◆ Instructions for the task
Look below. Copy each line that has "right" in it.

◆ Provided material
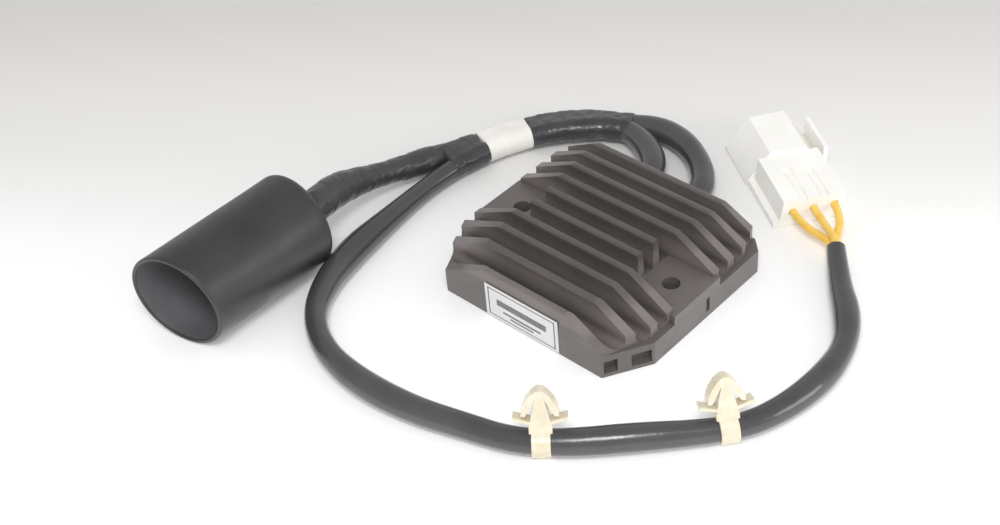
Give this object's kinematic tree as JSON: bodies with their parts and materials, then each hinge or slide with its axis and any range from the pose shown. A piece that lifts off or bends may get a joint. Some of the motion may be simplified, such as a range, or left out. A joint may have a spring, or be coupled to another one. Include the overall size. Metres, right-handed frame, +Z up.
{
  "type": "voltage regulator rectifier",
  "caption": "Finned cast voltage regulator rectifier with mounting lugs, two sleeved leads, a rubber-booted connector and a white wire connector.",
  "frame": {"origin": "middle of the cast housing at the height of its mounting face", "axes": "+X along the cooling fins, +Y towards the side that the leads leave, +Z up from the mounting face"},
  "size_m": [0.213, 0.2388, 0.0382],
  "materials": {
    "cast_body": "satin coated casting",
    "label": "matt film",
    "potting": "cast resin",
    "substrate": "rolled",
    "device": "moulded",
    "board": "laminate",
    "grommet": "moulded",
    "sleeve": "glossy tube",
    "black_tape": "wound tape",
    "white_tape": "wound tape",
    "boot": "glossy rubber",
    "black_connector": "moulded",
    "black_wire": "insulation",
    "terminal": "tinned",
    "white_connector": "moulded",
    "yellow_wire": "insulation",
    "clip": "moulded"
  },
  "bodies": {
    "root": {"binding_tape": "black_tape", "blank_label": "label", "board_spacer": "device", "branch_tape": "black_tape", "control_board": "board", "control_chip": "device", "harness_clip_1": "clip", "harness_clip_2": "clip", "heat_sink_housing": "cast_body", "insulated_substrate": "substrate", "joint_tape": "black_tape", "marker_tape": "white_tape", "output_connector": "black_connector", "output_grommet": "grommet", "output_lead_1": "black_wire", "output_lead_2": "black_wire", "output_lead_3": "black_wire", "output_sleeve": "sleeve", "output_terminal_1": "terminal", "output_terminal_2": "terminal", "output_terminal_3": "terminal", "output_terminal_4": "terminal", "potting_compound": "potting", "rectifier_diode_1": "device", "rectifier_diode_2": "device", "rectifier_diode_3": "device", "rubber_boot": "boot", "stator_connector": "white_connector", "stator_grommet": "grommet", "stator_sleeve": "sleeve", "stator_terminal_1": "terminal", "stator_terminal_2": "terminal", "stator_terminal_3": "terminal", "stator_wire_1": "yellow_wire", "stator_wire_2": "yellow_wire", "stator_wire_3": "yellow_wire", "thyristor_1": "device", "thyristor_2": "device", "thyristor_3": "device"}
  },
  "joints": []
}
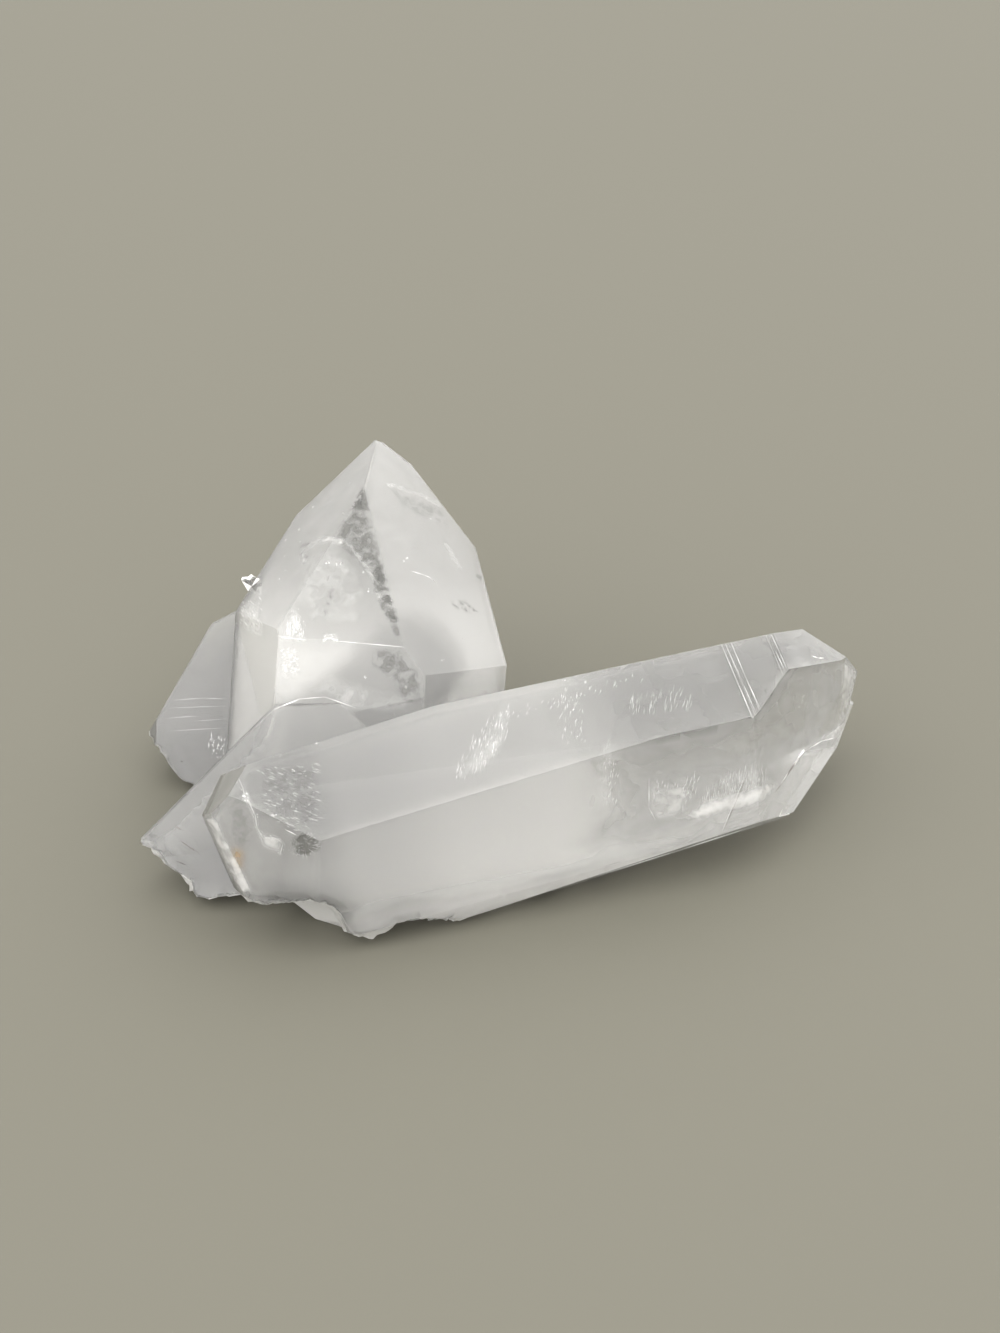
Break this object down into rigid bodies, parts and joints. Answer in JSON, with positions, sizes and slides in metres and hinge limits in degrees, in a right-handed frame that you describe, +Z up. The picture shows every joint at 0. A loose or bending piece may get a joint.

◆ Result
Give this object's kinematic tree as JSON: bodies with their parts and materials, then each hinge or slide with its axis and any range from the pose shown. A piece that lifts off or bends may get a joint. Some of the motion may be simplified, such as a range, or left out. A joint may have a spring, or be coupled to another one. Include the overall size. Metres, right-handed frame, +Z up.
Break this object down into rigid bodies, parts and joints. Answer in JSON, with positions, sizes and slides in metres and hinge limits in degrees, in a right-handed frame that you describe, +Z up. The picture shows every joint at 0. A loose or bending piece may get a joint.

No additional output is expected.